Ik heb via mijn blogs een metafysische band met mijn lezers. Hoe die is of wat die is kan ik niet duidelijk maken, maar zoals ik door hen word geïnspireerd, worden zij door mij opgevangen en zet ik me, voor een tijdje dan toch, vast in hen.
Gisteren was dit toch het geval. Niemand wist waarover ik schrijven zou, noch waarover ik aan het schrijven was, toen er een e-mail binnenliep dat in die richting ging, verwoord in een korte versregel van T.S.Eliot : ‘Where is the Life we have lost in living?’.
Dat ik - ontroerd omdat het van hem kwam, Ferdi VDH - las als: waar is het leven heen gegaan dat ik verspild heb aan de poëzie. Of verder denkend, wat zou mijn innerlijk – zeg ik metafysisch? - leven geweest zijn, had ik Jules Verne niet gelezen, noch Maurice Gilliams, noch Saint-John Perse, noch T.S. Eliot, noch zovele anderen die allen mijn hoofd op hol hebben gebracht en me voortdurend aangezet hebben tot navolging? Ik weet het niet natuurlijk, had er trouwens geen behoefte aan het te weten, ik was er gelukkig mee als ik mijn blad geschreven had.
Ik weet dat ik vrienden heb die zich dezelfde vraag kunnen stellen om te komen tot een zelfde antwoord, dat kunst bedrijven, welke ook, een ziekte is en dat je er alleen door de dood van genezen wordt. Of zoals in het gedicht van de Arabische dichter Saad: ‘Het is de onverbiddelijke wil van de liefde mijn kind, en hier is het geheim ervan. Indien je het weten wilt aan zijn vuur is niemand ontkomen hetzij door de dood.’
Heb me de vraag nooit gesteld echter. Had er geen nood aan. Pas nu als het resultaat gemeten wordt aan het product ervan, rijst de twijfel. Houdt het je bezig, vroeg in de morgen of laat op de avond. Er kon weinig van je tijd af, dat niet gericht was naar de poëzie van het schrijven of het tekenen, ook dat was van een identieke ingesteldheid, en ook hier weet ik dat vrienden kunstenaars, dit kennen, en er moeten mee leven, een leven dat doorlopen zal tot aan hun dood.
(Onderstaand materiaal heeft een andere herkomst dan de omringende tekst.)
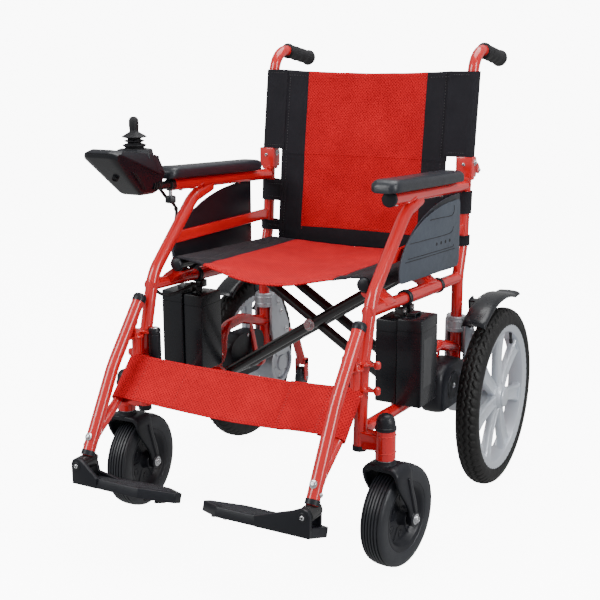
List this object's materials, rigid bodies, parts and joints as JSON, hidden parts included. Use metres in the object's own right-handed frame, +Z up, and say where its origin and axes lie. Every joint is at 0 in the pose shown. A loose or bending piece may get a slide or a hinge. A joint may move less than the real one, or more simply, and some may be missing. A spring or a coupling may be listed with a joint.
{
  "type": "power wheelchair",
  "caption": "Folding power wheelchair with a red tube frame, mesh sling seat, joystick controller, swing-away footrests, front castors and geared rear drive wheels.",
  "frame": {"origin": "middle of the chair's footprint, on the floor", "axes": "+Z up, the chair faces -Y, +X is the occupant's left"},
  "size_m": [0.702, 0.956, 0.975],
  "materials": {
    "red_paint": "gloss red powder coat",
    "black_paint": "satin black powder coat",
    "grey_plastic": "dark grey moulded plastic",
    "arm_pad_foam": "skinned polyurethane foam",
    "grip_rubber": "black moulded rubber",
    "black_plastic": "black moulded plastic",
    "tyre_rubber": "black tyre rubber",
    "wheel_rubber": "black rubber",
    "cast_alloy": "silver painted casting",
    "silver_plastic": "silver moulded plastic",
    "bolt_steel": "zinc plated steel",
    "red_mesh": "red spacer mesh with black woven sides"
  },
  "bodies": {
    "frame_right": {"front_tube_right": "red_paint", "side_rail_right": "red_paint", "lower_rail_right": "red_paint", "back_post_right": "red_paint", "side_panel_right": "grey_plastic", "arm_pad_right": "arm_pad_foam", "caster_head_right": "red_paint", "drive_motor_right": "cast_alloy", "drive_bracket_right": "cast_alloy", "drive_cover_right": "black_plastic", "wheel_fender_right": "black_plastic", "battery_box_right": "black_plastic", "anti_tipper_right": "red_paint", "controller_box": "black_plastic", "controller_arm": "black_paint", "control_cable": "grip_rubber", "back_cloth_lower": "red_mesh"},
    "frame_left": {"front_tube_left": "red_paint", "side_rail_left": "red_paint", "lower_rail_left": "red_paint", "back_post_left": "red_paint", "side_panel_left": "grey_plastic", "arm_pad_left": "arm_pad_foam", "caster_head_left": "red_paint", "drive_motor_left": "cast_alloy", "drive_bracket_left": "cast_alloy", "drive_cover_left": "black_plastic", "wheel_fender_left": "black_plastic", "battery_box_left": "black_plastic", "anti_tipper_left": "red_paint"},
    "brace_a": {"cross_brace_a": "black_paint", "brace_bolts": "bolt_steel", "seat_sling": "red_mesh"},
    "brace_b": {"cross_brace_b": "black_paint"},
    "back_right": {"back_cane_right": "red_paint", "push_grip_right": "grip_rubber", "back_cloth_upper": "red_mesh"},
    "back_left": {"back_cane_left": "red_paint", "push_grip_left": "grip_rubber"},
    "caster_fork_right": {"caster_fork_right": "black_plastic"},
    "caster_wheel_right": {"caster_wheel_right": "tyre_rubber"},
    "drive_wheel_right": {"wheel_rim_right": "silver_plastic", "wheel_tyre_right": "tyre_rubber"},
    "anti_tip_wheel_right": {"anti_tip_wheel_right": "wheel_rubber"},
    "hanger_right": {"leg_hanger_right": "red_paint", "footrest_stem_right": "black_paint", "calf_strap": "red_mesh"},
    "footplate_right": {"footplate_right": "black_plastic"},
    "caster_fork_left": {"caster_fork_left": "black_plastic"},
    "caster_wheel_left": {"caster_wheel_left": "tyre_rubber"},
    "drive_wheel_left": {"wheel_rim_left": "silver_plastic", "wheel_tyre_left": "tyre_rubber"},
    "anti_tip_wheel_left": {"anti_tip_wheel_left": "wheel_rubber"},
    "hanger_left": {"leg_hanger_left": "red_paint", "footrest_stem_left": "black_paint", "calf_strap_end": "red_mesh"},
    "footplate_left": {"footplate_left": "black_plastic"},
    "joystick_gimbal": {"joystick_gimbal": "black_plastic"},
    "joystick_stick": {"joystick_stick": "grip_rubber"},
    "power_button": {"power_button": "grey_plastic"}
  },
  "joints": [
    {"name": "fold", "type": "hinge", "parent": "frame_right", "child": "brace_a", "pos_m": [-0.218, -0.038, 0.2502], "axis": [0, -0.999, 0.0454], "range_deg": [0, 25], "deforming": ["seat_sling", "back_cloth_upper", "back_cloth_lower", "calf_strap", "calf_strap_end"]},
    {"name": "brace_cross", "type": "hinge", "parent": "brace_a", "child": "brace_b", "pos_m": [0, -0.038, 0.389], "axis": [0, -0.999, 0.0454], "range_deg": [-50, 0]},
    {"name": "fold_left", "type": "hinge", "parent": "brace_b", "child": "frame_left", "pos_m": [0.218, -0.038, 0.2502], "axis": [0, -0.999, 0.0454], "range_deg": [0, 25]},
    {"name": "back_fold_right", "type": "hinge", "parent": "frame_right", "child": "back_right", "pos_m": [-0.247, 0.264, 0.722], "axis": [-1, 0, 0], "range_deg": [0, 90]},
    {"name": "back_fold_left", "type": "hinge", "parent": "frame_left", "child": "back_left", "pos_m": [0.247, 0.264, 0.722], "axis": [-1, 0, 0], "range_deg": [0, 90]},
    {"name": "caster_swivel_right", "type": "hinge", "parent": "frame_right", "child": "caster_fork_right", "pos_m": [-0.298, -0.253, 0.25], "axis": [0, 0, 1], "continuous": true},
    {"name": "caster_roll_right", "type": "hinge", "parent": "caster_fork_right", "child": "caster_wheel_right", "pos_m": [-0.30083, -0.20809, 0.1], "axis": [0.998, 0.0628, 0], "continuous": true},
    {"name": "drive_wheel_right", "type": "hinge", "parent": "frame_right", "child": "drive_wheel_right", "pos_m": [-0.326, 0.278, 0.2], "axis": [1, 0, 0], "continuous": true},
    {"name": "anti_tip_roll_right", "type": "hinge", "parent": "frame_right", "child": "anti_tip_wheel_right", "pos_m": [-0.247, 0.417, 0.1225], "axis": [1, 0, 0], "continuous": true},
    {"name": "hanger_swing_right", "type": "hinge", "parent": "frame_right", "child": "hanger_right", "pos_m": [-0.247, -0.279, 0.37], "axis": [0, 0, -1], "range_deg": [0, 90]},
    {"name": "footplate_flip_right", "type": "hinge", "parent": "hanger_right", "child": "footplate_right", "pos_m": [-0.247, -0.4605, 0.187], "axis": [0, -1, 0], "range_deg": [0, 95]},
    {"name": "caster_swivel_left", "type": "hinge", "parent": "frame_left", "child": "caster_fork_left", "pos_m": [0.298, -0.253, 0.25], "axis": [0, 0, 1], "continuous": true},
    {"name": "caster_roll_left", "type": "hinge", "parent": "caster_fork_left", "child": "caster_wheel_left", "pos_m": [0.30348, -0.20834, 0.1], "axis": [0.9925, -0.1219, 0], "continuous": true},
    {"name": "drive_wheel_left", "type": "hinge", "parent": "frame_left", "child": "drive_wheel_left", "pos_m": [0.326, 0.278, 0.2], "axis": [1, 0, 0], "continuous": true},
    {"name": "anti_tip_roll_left", "type": "hinge", "parent": "frame_left", "child": "anti_tip_wheel_left", "pos_m": [0.247, 0.417, 0.1225], "axis": [1, 0, 0], "continuous": true},
    {"name": "hanger_swing_left", "type": "hinge", "parent": "frame_left", "child": "hanger_left", "pos_m": [0.247, -0.279, 0.37], "axis": [0, 0, 1], "range_deg": [0, 90]},
    {"name": "footplate_flip_left", "type": "hinge", "parent": "hanger_left", "child": "footplate_left", "pos_m": [0.247, -0.4605, 0.187], "axis": [0, 1, 0], "range_deg": [0, 95]},
    {"name": "joystick_forward", "type": "hinge", "parent": "frame_right", "child": "joystick_gimbal", "pos_m": [-0.247, -0.26, 0.772], "axis": [1, 0, 0], "range_deg": [-18, 18], "stiffness_Nm_per_rad": 0.2},
    {"name": "joystick_sideways", "type": "hinge", "parent": "joystick_gimbal", "child": "joystick_stick", "pos_m": [-0.247, -0.26, 0.772], "axis": [0, 1, 0], "range_deg": [-18, 18], "stiffness_Nm_per_rad": 0.2},
    {"name": "power_press", "type": "slide", "parent": "frame_right", "child": "power_button", "axis": [0, 0, -1], "range_m": [0, 0.0015], "stiffness_N_per_m": 400}
  ],
  "couplings": [
    {"joint": "brace_cross", "follows": "fold", "ratio": -2},
    {"joint": "fold_left", "follows": "fold", "ratio": 1},
    {"joint": "back_fold_left", "follows": "back_fold_right", "ratio": 1},
    {"joint": "footplate_flip_right", "follows": "fold", "ratio": 3.8},
    {"joint": "footplate_flip_left", "follows": "fold", "ratio": 3.8}
  ]
}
Wie maakt je aldus? Wie staat er achter jou om te zorgen dat je deze aanhankelijkheid niet van je afschuift, niet zoals de slang haar vel afschuift?
En dan nogmaals : ‘Where is the Life that you have lost in living?’ Of, was het geen verlies, was het in tegendeel een winst, was het niet de kleur in mijn leven, het voedsel voor mijn geest meer dan het voedsel voor mijn lichaam. Achteraf kan ik terugblikken, kan ik denken dat de blogs die ik schreef waardevol zijn geweest, waren ze het niet voor mijn lezer, ze waren het voor mij, ze hielden me recht, ze vulden, eens de Bank ver achter mij, mijn dagen. Trouwens, ik kan me geen ander leven meer in denken. Ik kan het geen vollere invulling geven. Ik denk dat ik aldus het maximum heb bereikt dat ik bereiken kon.
Het zou wenselijk zijn dat ik hiermee tevreden ben en tevreden blijf. Het leven dat me rest krijgt hierdoor een wondere affectie. Ik wil er geen einde aan zien. Ik wil, zoals in toneelstuk ‘De Regenmaker’, waarin ik ooit een rol vervulde: ‘ik wil eeuwig leven’.